Work to complete
Each line from the one containing "function place(name, solid, color, roughness)" through the one containing "obj.parent = None" must be echoed exactly, endpoints included, and every other line omitted.

Dataset section
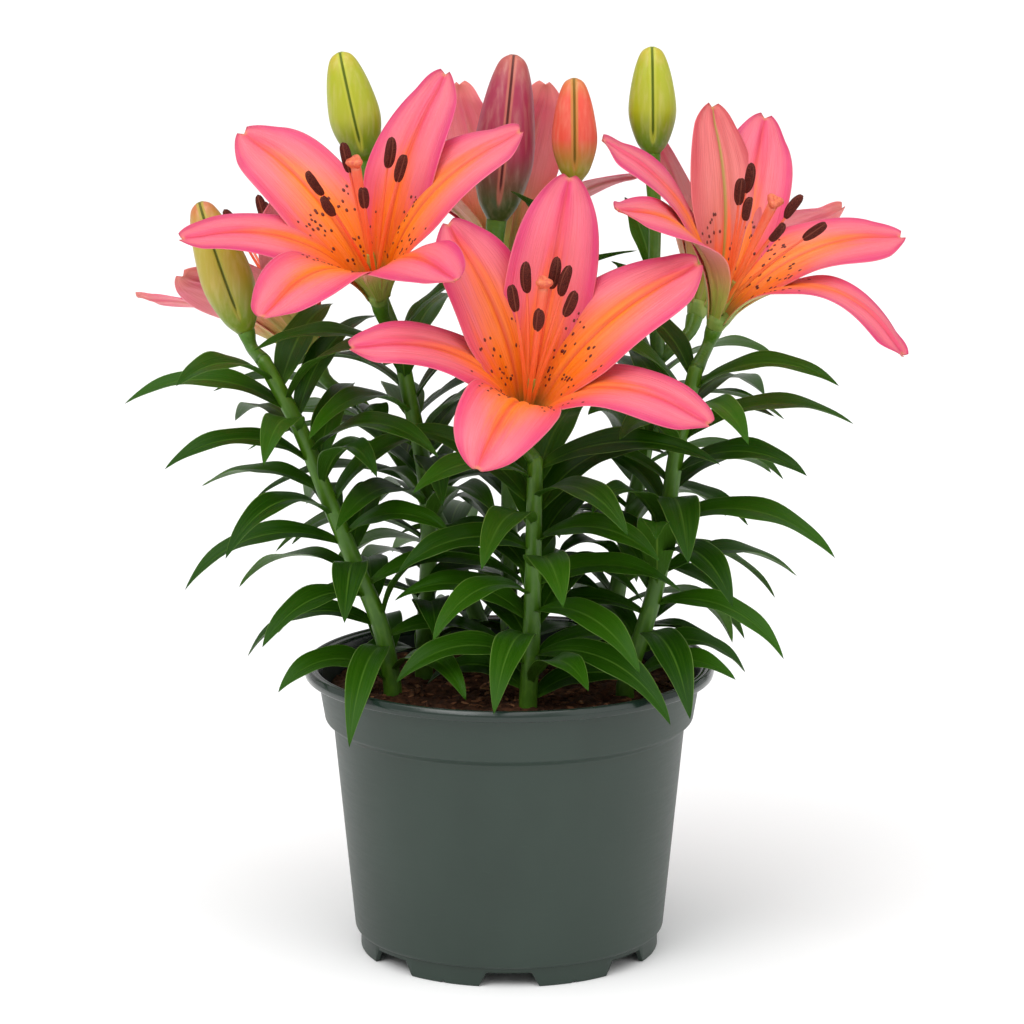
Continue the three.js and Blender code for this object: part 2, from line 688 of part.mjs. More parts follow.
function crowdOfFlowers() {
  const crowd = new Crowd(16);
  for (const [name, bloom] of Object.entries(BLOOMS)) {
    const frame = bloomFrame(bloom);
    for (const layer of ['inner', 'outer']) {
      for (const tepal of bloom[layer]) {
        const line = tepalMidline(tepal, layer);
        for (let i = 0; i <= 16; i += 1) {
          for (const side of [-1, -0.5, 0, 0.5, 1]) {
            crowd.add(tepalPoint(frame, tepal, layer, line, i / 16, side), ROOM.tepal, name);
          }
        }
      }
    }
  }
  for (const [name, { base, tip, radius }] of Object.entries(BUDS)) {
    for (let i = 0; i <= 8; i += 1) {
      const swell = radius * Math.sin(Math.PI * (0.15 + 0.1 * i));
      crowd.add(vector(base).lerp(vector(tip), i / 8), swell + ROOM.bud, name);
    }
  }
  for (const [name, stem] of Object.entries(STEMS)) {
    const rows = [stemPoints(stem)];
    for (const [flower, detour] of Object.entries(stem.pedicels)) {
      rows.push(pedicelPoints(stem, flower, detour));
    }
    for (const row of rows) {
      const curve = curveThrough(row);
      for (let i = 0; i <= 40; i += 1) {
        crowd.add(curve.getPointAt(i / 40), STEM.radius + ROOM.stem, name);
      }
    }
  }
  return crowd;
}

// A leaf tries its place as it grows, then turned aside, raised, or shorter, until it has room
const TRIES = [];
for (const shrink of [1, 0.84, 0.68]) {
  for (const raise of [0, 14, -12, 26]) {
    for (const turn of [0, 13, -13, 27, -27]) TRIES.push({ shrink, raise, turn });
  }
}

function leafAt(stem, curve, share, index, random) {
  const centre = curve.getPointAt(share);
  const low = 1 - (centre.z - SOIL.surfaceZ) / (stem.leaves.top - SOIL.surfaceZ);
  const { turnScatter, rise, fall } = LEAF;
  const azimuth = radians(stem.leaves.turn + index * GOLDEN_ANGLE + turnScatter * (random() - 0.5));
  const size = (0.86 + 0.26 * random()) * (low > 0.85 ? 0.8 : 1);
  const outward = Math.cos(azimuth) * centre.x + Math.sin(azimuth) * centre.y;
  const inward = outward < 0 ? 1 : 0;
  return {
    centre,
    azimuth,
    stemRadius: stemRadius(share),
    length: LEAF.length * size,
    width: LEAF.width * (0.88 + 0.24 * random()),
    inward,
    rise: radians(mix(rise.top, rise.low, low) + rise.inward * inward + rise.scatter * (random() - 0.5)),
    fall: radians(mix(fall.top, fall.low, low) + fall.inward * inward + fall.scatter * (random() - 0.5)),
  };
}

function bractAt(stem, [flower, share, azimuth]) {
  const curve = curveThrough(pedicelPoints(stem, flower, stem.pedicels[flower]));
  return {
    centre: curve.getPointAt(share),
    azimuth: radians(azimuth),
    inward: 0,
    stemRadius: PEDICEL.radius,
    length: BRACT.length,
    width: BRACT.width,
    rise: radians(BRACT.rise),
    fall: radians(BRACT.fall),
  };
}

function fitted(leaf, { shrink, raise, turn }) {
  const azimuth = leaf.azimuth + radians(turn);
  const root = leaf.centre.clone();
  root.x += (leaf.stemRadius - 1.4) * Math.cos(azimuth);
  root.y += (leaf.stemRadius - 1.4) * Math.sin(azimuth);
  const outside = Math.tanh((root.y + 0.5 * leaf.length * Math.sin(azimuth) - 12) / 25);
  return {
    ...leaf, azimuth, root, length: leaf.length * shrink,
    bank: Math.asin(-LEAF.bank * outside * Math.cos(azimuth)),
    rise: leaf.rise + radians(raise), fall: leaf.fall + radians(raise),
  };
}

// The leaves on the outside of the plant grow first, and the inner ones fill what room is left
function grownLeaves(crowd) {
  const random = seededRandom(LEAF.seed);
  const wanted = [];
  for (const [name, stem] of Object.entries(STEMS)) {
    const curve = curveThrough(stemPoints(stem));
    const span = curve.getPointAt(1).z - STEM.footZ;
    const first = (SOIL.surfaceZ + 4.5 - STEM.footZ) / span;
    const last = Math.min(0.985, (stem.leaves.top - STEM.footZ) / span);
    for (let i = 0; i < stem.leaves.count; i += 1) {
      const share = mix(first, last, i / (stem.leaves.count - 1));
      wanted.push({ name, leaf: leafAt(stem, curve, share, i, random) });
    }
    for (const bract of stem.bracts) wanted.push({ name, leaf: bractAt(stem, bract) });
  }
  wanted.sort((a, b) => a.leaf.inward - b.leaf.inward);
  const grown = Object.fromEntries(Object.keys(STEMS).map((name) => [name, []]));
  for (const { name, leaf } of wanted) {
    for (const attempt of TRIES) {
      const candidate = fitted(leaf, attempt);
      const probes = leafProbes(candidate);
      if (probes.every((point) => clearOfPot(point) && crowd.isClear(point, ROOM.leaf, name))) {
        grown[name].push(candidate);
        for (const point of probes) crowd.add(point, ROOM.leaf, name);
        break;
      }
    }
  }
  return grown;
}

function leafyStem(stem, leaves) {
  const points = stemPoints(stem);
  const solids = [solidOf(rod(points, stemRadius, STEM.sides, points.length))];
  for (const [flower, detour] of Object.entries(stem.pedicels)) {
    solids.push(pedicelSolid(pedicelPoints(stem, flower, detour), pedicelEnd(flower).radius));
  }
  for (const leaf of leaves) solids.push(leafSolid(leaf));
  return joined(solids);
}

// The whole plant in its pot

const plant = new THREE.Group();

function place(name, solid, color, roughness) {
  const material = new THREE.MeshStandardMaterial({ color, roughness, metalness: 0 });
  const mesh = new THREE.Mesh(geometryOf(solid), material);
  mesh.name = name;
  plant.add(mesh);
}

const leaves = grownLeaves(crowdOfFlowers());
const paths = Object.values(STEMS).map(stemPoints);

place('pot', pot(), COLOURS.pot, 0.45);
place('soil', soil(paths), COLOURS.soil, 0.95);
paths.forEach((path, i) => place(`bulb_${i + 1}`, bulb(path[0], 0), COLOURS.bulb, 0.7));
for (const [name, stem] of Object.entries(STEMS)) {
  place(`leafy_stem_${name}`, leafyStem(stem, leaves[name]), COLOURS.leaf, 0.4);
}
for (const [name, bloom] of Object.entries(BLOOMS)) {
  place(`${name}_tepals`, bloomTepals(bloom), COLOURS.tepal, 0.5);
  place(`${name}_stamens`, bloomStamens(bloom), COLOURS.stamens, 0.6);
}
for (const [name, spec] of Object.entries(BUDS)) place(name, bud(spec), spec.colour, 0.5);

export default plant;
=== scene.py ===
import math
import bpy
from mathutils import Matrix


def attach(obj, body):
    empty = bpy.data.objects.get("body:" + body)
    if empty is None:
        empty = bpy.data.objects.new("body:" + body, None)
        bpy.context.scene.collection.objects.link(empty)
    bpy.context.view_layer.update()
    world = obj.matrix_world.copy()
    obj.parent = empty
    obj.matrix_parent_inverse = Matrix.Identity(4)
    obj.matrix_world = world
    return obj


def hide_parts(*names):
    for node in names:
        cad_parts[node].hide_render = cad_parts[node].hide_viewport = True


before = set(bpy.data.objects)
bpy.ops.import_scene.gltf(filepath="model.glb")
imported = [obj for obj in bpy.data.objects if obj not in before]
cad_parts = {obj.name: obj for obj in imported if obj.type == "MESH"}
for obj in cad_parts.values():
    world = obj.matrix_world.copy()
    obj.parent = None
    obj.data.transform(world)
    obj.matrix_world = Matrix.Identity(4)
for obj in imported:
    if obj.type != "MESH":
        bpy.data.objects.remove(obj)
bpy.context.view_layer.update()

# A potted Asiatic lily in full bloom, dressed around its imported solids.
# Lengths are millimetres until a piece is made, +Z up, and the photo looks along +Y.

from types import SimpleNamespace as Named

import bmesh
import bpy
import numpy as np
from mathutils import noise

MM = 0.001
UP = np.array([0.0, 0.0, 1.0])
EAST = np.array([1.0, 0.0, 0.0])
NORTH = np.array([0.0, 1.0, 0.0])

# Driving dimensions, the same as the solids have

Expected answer
function place(name, solid, color, roughness) {
  const material = new THREE.MeshStandardMaterial({ color, roughness, metalness: 0 });
  const mesh = new THREE.Mesh(geometryOf(solid), material);
  mesh.name = name;
  plant.add(mesh);
}

const leaves = grownLeaves(crowdOfFlowers());
const paths = Object.values(STEMS).map(stemPoints);

place('pot', pot(), COLOURS.pot, 0.45);
place('soil', soil(paths), COLOURS.soil, 0.95);
paths.forEach((path, i) => place(`bulb_${i + 1}`, bulb(path[0], 0), COLOURS.bulb, 0.7));
for (const [name, stem] of Object.entries(STEMS)) {
  place(`leafy_stem_${name}`, leafyStem(stem, leaves[name]), COLOURS.leaf, 0.4);
}
for (const [name, bloom] of Object.entries(BLOOMS)) {
  place(`${name}_tepals`, bloomTepals(bloom), COLOURS.tepal, 0.5);
  place(`${name}_stamens`, bloomStamens(bloom), COLOURS.stamens, 0.6);
}
for (const [name, spec] of Object.entries(BUDS)) place(name, bud(spec), spec.colour, 0.5);

export default plant;
=== scene.py ===
import math
import bpy
from mathutils import Matrix


def attach(obj, body):
    empty = bpy.data.objects.get("body:" + body)
    if empty is None:
        empty = bpy.data.objects.new("body:" + body, None)
        bpy.context.scene.collection.objects.link(empty)
    bpy.context.view_layer.update()
    world = obj.matrix_world.copy()
    obj.parent = empty
    obj.matrix_parent_inverse = Matrix.Identity(4)
    obj.matrix_world = world
    return obj


def hide_parts(*names):
    for node in names:
        cad_parts[node].hide_render = cad_parts[node].hide_viewport = True


before = set(bpy.data.objects)
bpy.ops.import_scene.gltf(filepath="model.glb")
imported = [obj for obj in bpy.data.objects if obj not in before]
cad_parts = {obj.name: obj for obj in imported if obj.type == "MESH"}
for obj in cad_parts.values():
    world = obj.matrix_world.copy()
    obj.parent = None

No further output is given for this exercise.